The user executing systemd does not have permissions to write the cgroup filesystem. Although cgroups are heirarchical, cgroups v1 does not support delegating management of part of the heirarchy to unprivileged users. But cgroups v2 does support this.
Set the SYSTEMD_LOG_LEVEL
environment variable to info
or
debug
to get more detail in the systemd log output.
Enabling cgroups v2 §
We can enable cgroups v2 (only) on worker nodes via the following MachineConfig object:
apiVersion: machineconfiguration.openshift.io/v1
kind: MachineConfig
metadata:
name: enable-cgroupv2-workers
labels:
machineconfiguration.openshift.io/role: worker
spec:
kernelArguments:
- systemd.unified_cgroup_hierarchy=1
- cgroup_no_v1="all"
- psi=1
After creating the MachineConfig, the Machine Config Operator applies the configuration change and restarts each worker node, one by one. This occurs over several minutes.
Running (unprivileged; cgroups v2) §
After some time, all worker nodes have the updated kernel
configuration to enable cgroups v2 and disable cgroups v1. I again
created the pod as the unprivileged test
user. And again, pod
execution failed. But this time the error is different:
% oc --as test create -f pod-nginx.yaml
pod/nginx created
% oc get pod
NAME READY STATUS RESTARTS AGE
nginx 0/1 Error 1 12s
% oc logs pod/nginx
systemd v246.10-1.fc33 running in system mode. (+PAM +AUDIT +SELINUX +IMA -APPARMOR +SMACK +SYSVINIT +UTMP +LIBCRYPTSETUP +GCRYPT +GNUTLS +ACL +XZ +LZ4 +ZSTD +SECCOMP +BLKID +ELFUTILS +KMOD +IDN2 -IDN +PCRE2 default-hierarchy=unified)
Detected virtualization container-other.
Detected architecture x86-64.
Welcome to Fedora 33 (Container Image)!
Set hostname to <nginx>.
Failed to write /run/systemd/container, ignoring: Permission denied
Failed to create /init.scope control group: Permission denied
Failed to allocate manager object: Permission denied
[!!!!!!] Failed to allocate manager object.
Exiting PID 1...
The error suggests that the container now has its own cgroup namespace. I can confirm it by creating a pod debug container…
% oc debug pod/nginx
Starting pod/nginx-debug ...
Pod IP: 10.130.2.10
If you don't see a command prompt, try pressing enter.
sh-5.0$
…finding out the node and container ID…
% oc get -o json pod/nginx-debug \
| jq '.spec.nodeName,
.status.containerStatuses[0].containerID'
"ft-48dev-5-f24l6-worker-0-qv7kq"
"cri-o://e870d022d1c53adf94e36877312fcfef5ef0431ad9cf1fbe9c9d2ace02bee858"

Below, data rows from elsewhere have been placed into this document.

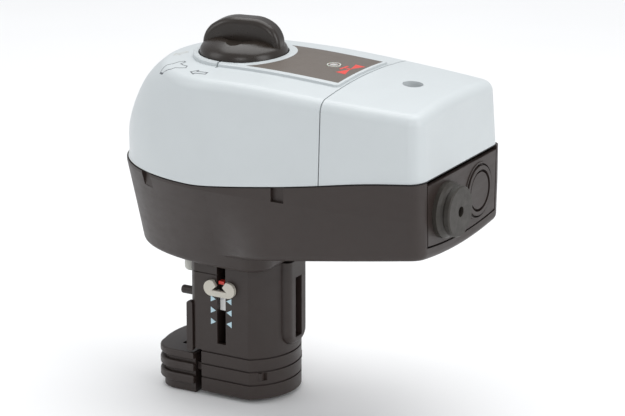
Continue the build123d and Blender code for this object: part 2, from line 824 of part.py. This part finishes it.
# ------------------------------------------------------------------ locking slide
def slide_outline(inset):
    """Plan outline of the slide's handle, open towards the neck tube."""
    half = 25.0 - inset
    back = -41.5 + inset
    with BuildSketch() as outline:
        with BuildLine():
            Polyline((-28, half), (-16, half), (-16, -half), (-28, -half))
            TangentArc((-28, -half), (back, -half + 13), tangent=(-1, 0))
            ThreePointArc((back, -half + 13), (back - 1.5, 0), (back, half - 13))
            TangentArc((-28, half), (back, half - 13), tangent=(-1, 0))
        make_face()
        Circle(TUBE_R + 0.4, mode=Mode.SUBTRACT)
    return outline.sketch


def slide_fin(low, high):
    """One rounded grip rib of the slide's handle."""
    with BuildPart() as fin:
        with BuildSketch(Plane.XY.offset(low)):
            add(slide_outline(0))
        extrude(amount=high - low)
        rims = fin.edges().filter_by(lambda e: e.bounding_box().size.Z < 0.01)
        fillet(rims.filter_by(lambda e: abs(e.center().Y) > 14 or e.center().X < -30), 1.2)
    return fin.part


slide_fins = [slide_fin(*span) for span in ((2.4, 7.2), (9.0, 13.6), (15.6, 19.5))]
with BuildPart() as locking_slide:
    with BuildSketch(Plane.XY.offset(-2)):
        add(slide_outline(2.2))
    extrude(amount=21)
    for fin in slide_fins:
        add(fin)
    # finger pockets in the top rib
    with BuildSketch(Plane.XY.offset(19.5)):
        with Locations((-26.5, -12.5), (-26.5, 12.5)):
            RectangleRounded(5, 3.6, 0.8)
    extrude(amount=-3, mode=Mode.SUBTRACT)
    # fork prongs, flush with the bore's wall
    for side in (-1, 1):
        with BuildSketch(Plane.XY.offset(FORK_Z0)):
            with Locations((1, side * (FORK_Y0 + FORK_Y1) / 2)):
                Rectangle(40, FORK_Y1 - FORK_Y0)
        extrude(amount=FORK_Z1 - FORK_Z0)
finish(locking_slide, "locking_slide")

# ------------------------------------------------------------------ stroke scale
with BuildPart() as scale_marks:
    for side in (-1, 1):
        for z in (50.2, 44.2, 38.2):
            with BuildSketch(Plane.XZ.offset(NECK_FLAT)):
                with BuildLine():
                    Polyline(
                        (side * 3.1, z), (side * 6.0, z + 1.6), (side * 6.0, z - 1.6), close=True
                    )
                make_face()
            extrude(amount=0.25)
finish(scale_marks, "scale_marks")

with BuildPart() as stroke_clip:
    with BuildSketch(Plane.XZ.offset(NECK_FLAT + 0.35)):
        with Locations((0, 56.4)):
            SlotOverall(17.8, 8)
        with BuildLine():
            Polyline(
                (4.3, 55.3), (1.9, 57.6), (4.2, 61), (-4.2, 61), (-1.9, 57.6), (-4.3, 55.3), close=True
            )
        make_face(mode=Mode.SUBTRACT)
    extrude(amount=1.9)
    # feet that grip the edges of the slot
    for side in (-1, 1):
        with BuildSketch(Plane.XZ.offset(NECK_FLAT - 1.6)):
            with Locations((side * (SLOT_W / 2 - 0.35), 53.9)):
                Rectangle(0.6, 2.4)
        extrude(amount=2.05)
finish(stroke_clip, "stroke_clip")

# ------------------------------------------------------------------ spindle
with BuildPart() as spindle:
    with BuildSketch(Plane.XY.offset(58)):
        Circle(ROD_R)
    extrude(amount=119.5 - 58)
    chamfer(spindle.edges().group_by(Axis.Z)[-1], 0.8)
finish(spindle, "spindle")

with BuildPart() as stem_coupling:
    with BuildSketch(Plane.XY.offset(46)):
        Circle(9)
    extrude(amount=16)
    chamfer(stem_coupling.edges().group_by(Axis.Z)[-1], 1)
    with BuildSketch(Plane.XY.offset(58)):
        Circle(ROD_R)
    extrude(amount=5, mode=Mode.SUBTRACT)
    with BuildSketch(Plane.XY.offset(46)):
        Circle(4)
    extrude(amount=10, mode=Mode.SUBTRACT)
    with BuildSketch(Plane.XZ.offset(6)):
        with Locations((0, 54)):
            Circle(1.5)
    extrude(amount=4, mode=Mode.SUBTRACT)
finish(stem_coupling, "stem_coupling")

with BuildPart() as stroke_slider:
    with BuildSketch(Plane.XZ.offset(9.2)):
        with Locations((0, 52.6)):
            Rectangle(SLOT_W - 0.3, 14.8)
    extrude(amount=10.8)
    with BuildSketch(Plane.XZ.offset(6)):
        with Locations((0, 54)):
            Circle(1.5)
    extrude(amount=5)
finish(stroke_slider, "stroke_slider")

with BuildPart() as white_strip:
    with BuildSketch(Plane.XZ.offset(20)):
        with Locations((0, 48.6)):
            Rectangle(SLOT_W - 0.3, 9.6)
    extrude(amount=0.6)
finish(white_strip, "white_strip")

with BuildPart() as red_pointer:
    with BuildSketch(Plane.XZ.offset(20)):
        with Locations((0, 59.2)):
            Rectangle(3.2, 1.6)
    extrude(amount=3.4)
finish(red_pointer, "red_pointer")

# ------------------------------------------------------------------ gearbox
with BuildPart() as lower_plate:
    with BuildSketch(Plane.XY.offset(LOWER_PLATE_Z)):
        add(plate_outline())
        Circle(8, mode=Mode.SUBTRACT)
        with Locations((IDLER_X, 0)):
            Circle(2, mode=Mode.SUBTRACT)
        with Locations(*pillar_positions()):
            Circle(1.6, mode=Mode.SUBTRACT)
    extrude(amount=PLATE_T)
finish(lower_plate, "lower_plate")

with BuildPart() as upper_plate:
    with BuildSketch(Plane.XY.offset(UPPER_PLATE_Z)):
        add(plate_outline())
        Circle(10.06, mode=Mode.SUBTRACT)
        with Locations((IDLER_X, 0)):
            Circle(2, mode=Mode.SUBTRACT)
        with Locations((MOTOR_X, 0)):
            Circle(3.5, mode=Mode.SUBTRACT)
        with Locations(*pillar_positions()):
            Circle(1.6, mode=Mode.SUBTRACT)
    extrude(amount=PLATE_T)
finish(upper_plate, "upper_plate")

with BuildPart() as gearbox_pillars:
    with BuildSketch(Plane.XY.offset(LOWER_PLATE_Z + PLATE_T)):
        with Locations(*pillar_positions()):
            Circle(3)
            Circle(1.6, mode=Mode.SUBTRACT)
    extrude(amount=UPPER_PLATE_Z - LOWER_PLATE_Z - PLATE_T)
finish(gearbox_pillars, "gearbox_pillars")

with BuildPart() as gearbox_screws:
    with BuildSketch(Plane.XY.offset(LOWER_PLATE_Z)):
        with Locations(*pillar_positions()):
            Circle(1.55)
    extrude(amount=UPPER_PLATE_Z + PLATE_T - LOWER_PLATE_Z)
    with BuildSketch(Plane.XY.offset(UPPER_PLATE_Z + PLATE_T)):
        with Locations(*pillar_positions()):
            Circle(2.8)
    extrude(amount=2)
finish(gearbox_screws, "gearbox_screws")

with BuildPart() as thrust_bearing:
    with BuildSketch(Plane.XY.offset(LOWER_PLATE_Z + PLATE_T)):
        Circle(15)
        Circle(8, mode=Mode.SUBTRACT)
    extrude(amount=2.4)
finish(thrust_bearing, "thrust_bearing")

nut_foot_z = LOWER_PLATE_Z + PLATE_T + 2.45
with BuildPart() as nut_gear:
    with BuildSketch(Plane.XY.offset(GEAR_Z)):
        add(gear_profile(NUT_TEETH, 8))
    extrude(amount=GEAR_H)
    with BuildSketch(Plane.XY.offset(nut_foot_z)):
        Circle(10)
    extrude(amount=121 - nut_foot_z)
    with BuildSketch(Plane.XY.offset(nut_foot_z)):
        Circle(ROD_R + 0.05)
    extrude(amount=8, mode=Mode.SUBTRACT)
    with BuildSketch(Plane.XY.offset(nut_foot_z + 8)):
        Circle(6.2)
    extrude(amount=30, mode=Mode.SUBTRACT)
finish(nut_gear, "nut_gear")

with BuildPart() as idler_gear:
    with BuildSketch(Plane.XY.offset(GEAR_Z)):
        add(gear_profile(PINION_TEETH, 2.05))
    extrude(amount=GEAR_H + 1)
    with BuildSketch(Plane.XY.offset(IDLER_Z)):
        add(gear_profile(IDLER_TEETH, 2.05))
    extrude(amount=IDLER_H)
    idler_gear.part = idler_gear.part.rotate(Axis.Z, 180 / PINION_TEETH)
    idler_gear.part = idler_gear.part.moved(Location((IDLER_X, 0, 0)))
finish(idler_gear, "idler_gear")

with BuildPart() as idler_shaft:
    with BuildSketch(Plane.XY.offset(LOWER_PLATE_Z)):
        with Locations((IDLER_X, 0)):
            Circle(2)
    extrude(amount=UPPER_PLATE_Z + PLATE_T - LOWER_PLATE_Z)
finish(idler_shaft, "idler_shaft")

with BuildPart() as motor_pinion:
    with BuildSketch(Plane.XY.offset(IDLER_Z)):
        add(gear_profile(PINION_TEETH, 1.5))
    extrude(amount=IDLER_H)
    motor_pinion.part = motor_pinion.part.moved(Location((MOTOR_X, 0, 0)))
finish(motor_pinion, "motor_pinion")

with BuildPart() as motor_shaft:
    with BuildSketch(Plane.XY.offset(IDLER_Z)):
        with Locations((MOTOR_X, 0)):
            Circle(1.5)
    extrude(amount=UPPER_PLATE_Z + 6 - IDLER_Z)
finish(motor_shaft, "motor_shaft")

with BuildPart() as motor:
    with BuildSketch(Plane.XY.offset(UPPER_PLATE_Z + PLATE_T)):
        with Locations((MOTOR_X, 0)):
            Circle(11.5)
    extrude(amount=26)
    fillet(motor.edges().group_by(Axis.Z)[-1], 1)
    with BuildSketch(Plane.XY.offset(UPPER_PLATE_Z + PLATE_T)):
        with Locations((MOTOR_X, 0)):
            Circle(1.55)
    extrude(amount=4.2, mode=Mode.SUBTRACT)
finish(motor, "motor")

# ------------------------------------------------------------------ electronics
with BuildPart() as circuit_board:
    with BuildSketch(Plane.XY.offset(100)):
        with Locations((94, 0)):
            Rectangle(44, 70)
        with Locations((SCREW_X, 0)):
            Circle(4.6, mode=Mode.SUBTRACT)
        with Locations(*[(x, y) for x in (76, 112) for y in (-30, 30)]):
            Circle(1.3, mode=Mode.SUBTRACT)
    extrude(amount=1.6)
finish(circuit_board, "circuit_board")

with BuildPart() as board_screws:
    with BuildSketch(Plane.XY.offset(101.6)):
        with Locations(*[(x, y) for x in (76, 112) for y in (-30, 30)]):
            Circle(2.4)
    extrude(amount=1.6)
    with BuildSketch(Plane.XY.offset(100)):
        with Locations(*[(x, y) for x in (76, 112) for y in (-30, 30)]):
            Circle(1.25)
    extrude(amount=1.6)
finish(board_screws, "board_screws")

with BuildPart() as terminal_block:
    with BuildSketch(Plane.YZ.offset(77)):
        with BuildLine():
            Polyline((-25, 101.6), (25, 101.6), (25, 112), (-25, 112), close=True)
        make_face()
    extrude(amount=11)
    with BuildSketch(Plane.XY.offset(112)):
        with Locations((82.5, 0)):
            with GridLocations(1, 6, 1, 8):
                Circle(2)
    extrude(amount=-4, mode=Mode.SUBTRACT)
    with BuildSketch(Plane.YZ.offset(88)):
        with Locations((0, 105)):
            with GridLocations(6, 1, 8, 1):
                Rectangle(3.6, 3.6)
    extrude(amount=-4, mode=Mode.SUBTRACT)
finish(terminal_block, "terminal_block")

with BuildPart() as terminal_clamps:
    with BuildSketch(Plane.XY.offset(108)):
        with Locations((82.5, 0)):
            with GridLocations(1, 6, 1, 8):
                Circle(1.9)
                Rectangle(3.0, 0.6, mode=Mode.SUBTRACT)
    extrude(amount=2.5)
finish(terminal_clamps, "terminal_clamps")

# ------------------------------------------------------------------ export
os.makedirs("parts", exist_ok=True)
for part in PARTS:
    export_step(part, f"parts/{part.label}.step")
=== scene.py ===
"""Looks of the motorized valve actuator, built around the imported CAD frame. Metres throughout."""

import json
import math

import bpy
from mathutils import Matrix, Vector


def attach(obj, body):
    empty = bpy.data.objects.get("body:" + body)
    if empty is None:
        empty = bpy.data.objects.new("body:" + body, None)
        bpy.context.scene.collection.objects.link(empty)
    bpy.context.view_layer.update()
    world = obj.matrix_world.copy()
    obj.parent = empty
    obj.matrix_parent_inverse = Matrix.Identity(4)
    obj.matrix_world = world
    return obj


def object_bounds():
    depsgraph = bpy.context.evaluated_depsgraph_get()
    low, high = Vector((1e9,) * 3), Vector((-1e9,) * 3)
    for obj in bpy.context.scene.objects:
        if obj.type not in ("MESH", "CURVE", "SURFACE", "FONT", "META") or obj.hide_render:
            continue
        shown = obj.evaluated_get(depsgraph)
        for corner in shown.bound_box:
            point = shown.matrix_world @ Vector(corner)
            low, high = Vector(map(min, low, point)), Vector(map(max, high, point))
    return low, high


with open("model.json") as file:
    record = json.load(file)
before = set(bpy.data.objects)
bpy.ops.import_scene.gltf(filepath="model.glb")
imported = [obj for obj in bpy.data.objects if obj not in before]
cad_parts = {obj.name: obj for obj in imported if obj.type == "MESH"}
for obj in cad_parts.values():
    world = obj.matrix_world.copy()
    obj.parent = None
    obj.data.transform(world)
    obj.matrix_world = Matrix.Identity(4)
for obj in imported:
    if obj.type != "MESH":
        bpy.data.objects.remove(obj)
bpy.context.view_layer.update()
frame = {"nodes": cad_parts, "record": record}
NODES = frame["nodes"]

# Sockets of Blender's Mix node in colour mode
MIX_FACTOR = 0
MIX_DARK = 6
MIX_LIGHT = 7
MIX_RESULT = 2


# ------------------------------------------------------------------ node helpers


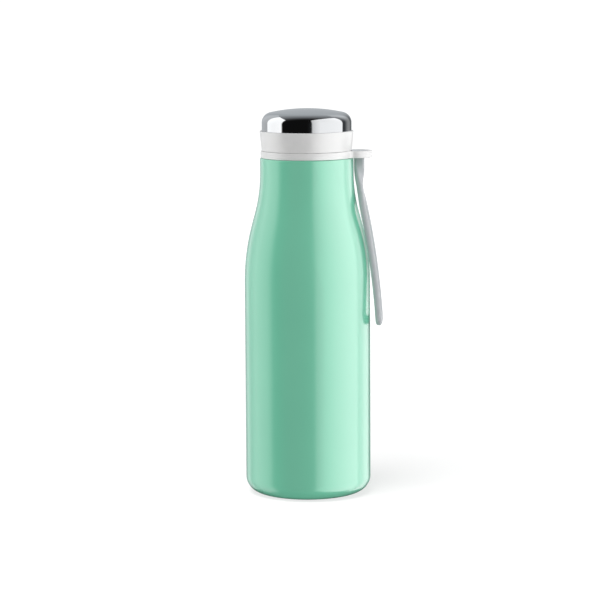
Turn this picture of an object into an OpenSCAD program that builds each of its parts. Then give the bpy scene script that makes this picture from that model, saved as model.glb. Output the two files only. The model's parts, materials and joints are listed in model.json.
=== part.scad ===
// Insulated water bottle: a double-walled steel flask with a screw stopper cap,
// a turning carry collar on the neck and a one-piece silicone carry strap.
// Millimetres, +Z up. The origin is the centre of the face the bottle stands on.

/* [Body] */
// Outside radius of the bottle
body_r = 36.3; // [35:0.1:37.5]
// Radius of the rounded bottom edge
foot_edge_r = 8.8; // [6:0.2:11]
// Height at which the shoulder leaves the straight wall
shoulder_z = 123; // [110:1:126]
// Radius of the convex sweep at the bottom of the shoulder
shoulder_sweep_r = 128; // [110:1:135]
// Radius of the concave sweep that runs into the neck
neck_sweep_r = 88; // [70:1:92]
// Steepest lean of the shoulder
shoulder_lean = 15.25; // [15:0.05:16]
// Outside radius of the neck at the top of the shell
neck_r = 26.9; // [26.6:0.1:27.2]
// Height of the ledge that carries the collar
ledge_z = 194.9; // [192:0.1:196]

/* [Vacuum walls] */
// Thickness of the steel walls
wall = 0.4; // [0.4:0.05:0.7]
// Depth from the outside of the shell to the outside of the inner flask
flask_inset = 3.5; // [3:0.1:3.6]
// Height of the underside of the inner flask
flask_floor_z = 10; // [9:0.5:14]
// Height of the mouth above the collar ledge
mouth_rise = 18.1; // [17:0.1:19]

/* [Base] */
// Height of the shell's bottom edge above the table
shell_lift = 0.4; // [0.2:0.1:0.8]
// Radius of the silicone base pad
pad_r = 26.6; // [24:0.2:27]
// Thickness of the silicone base pad
pad_h = 1.9; // [1.5:0.1:2.5]

/* [Carry collar] */
// Outside radius of the collar ring
collar_r = 26.5; // [26:0.1:27]
// Height of the collar ring
collar_h = 4; // [3.6:0.1:4.2]
// Distance from the bottle's axis to the centre of the round lug
lug_x = 28.3; // [28:0.1:30]
// Radius of the round lug
lug_r = 9.3; // [9:0.1:11]

/* [Carry strap] */
// Width of the strap where it passes through the lug
strap_w = 5.9; // [5.5:0.1:6]
// Thickness of the strap
strap_t = 3.6; // [3:0.1:3.8]
// Outside width of the finger loop
loop_w = 24; // [20:1:26]
// Width of the band that forms the finger loop
loop_band = 5; // [4:0.5:6]
// Turn of the finger loop's flat face away from straight outwards
loop_turn = 4; // [0:1:8]
// Height of the strap's lower end
loop_end_z = 98.2; // [90:0.1:105]

/* [Cap] */
// Outside radius of the cap's skirt at its lower edge
skirt_bottom_r = 25.9; // [25.7:0.1:26.2]
// Outside radius of the cap's skirt at its upper edge
skirt_top_r = 27; // [26.8:0.1:27.4]
// Height of the cap's skirt
skirt_h = 11.1; // [10.5:0.1:11.5]
// Outside radius of the polished dome
dome_r = 25.8; // [25.6:0.1:25.9]
// Height of the top of the dome
dome_top_z = 223.15; // [222:0.05:226]
// Radius of the dome's rounded edge
dome_edge_r = 6; // [5:0.5:8]
// Radius of the crown over the dome
crown_r = 100; // [80:5:140]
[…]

…and analysing the container sandbox in a node debug shell:
sh-4.4# crictl inspect e870d02 \
| jq .info.runtimeSpec.linux.namespaces[].type
"pid"
"network"
"ipc"
"uts"
"mount"
"cgroup"
The output confirms that the pod has a cgroup namespace. Despite
this, the unprivileged user running systemd in the container does
not have permission to manage the namespace. The oc logs
output
demonstrates this.
container_manage_cgroups
SELinux boolean §
I have one more thing to try. The container_manage_cgroups
SELinux boolean was disabled on the worker nodes (per default
configuration). Perhaps it is still needed, even when using cgroups
v2. I enabled it on the worker node (directly from the debug shell,
for now):
sh-4.4# setsebool container_manage_cgroup on
I again created the nginx pod as the test
user. It failed with
the same error as the previous attempt, when
container_manage_cgroup
was off. So that was not the issue, or
at least not the immediate issue.
Next steps §
At this point, I have successfully enabled cgroups v2 on worker nodes. Container sandboxes have their own cgroup namespace. But inside the container, systemd fails with permission errors when it attempts some cgroup management.
The next step is to test the systemd container in OpenShift with cgroups v2 enabled and user namespaces enabled. Both of these features are necessary for securely running a complex, systemd-based application in OpenShift. My hope is that enabling them together is the last step to getting systemd-based containers working properly in OpenShift. I will investigate and report the results in an upcoming post.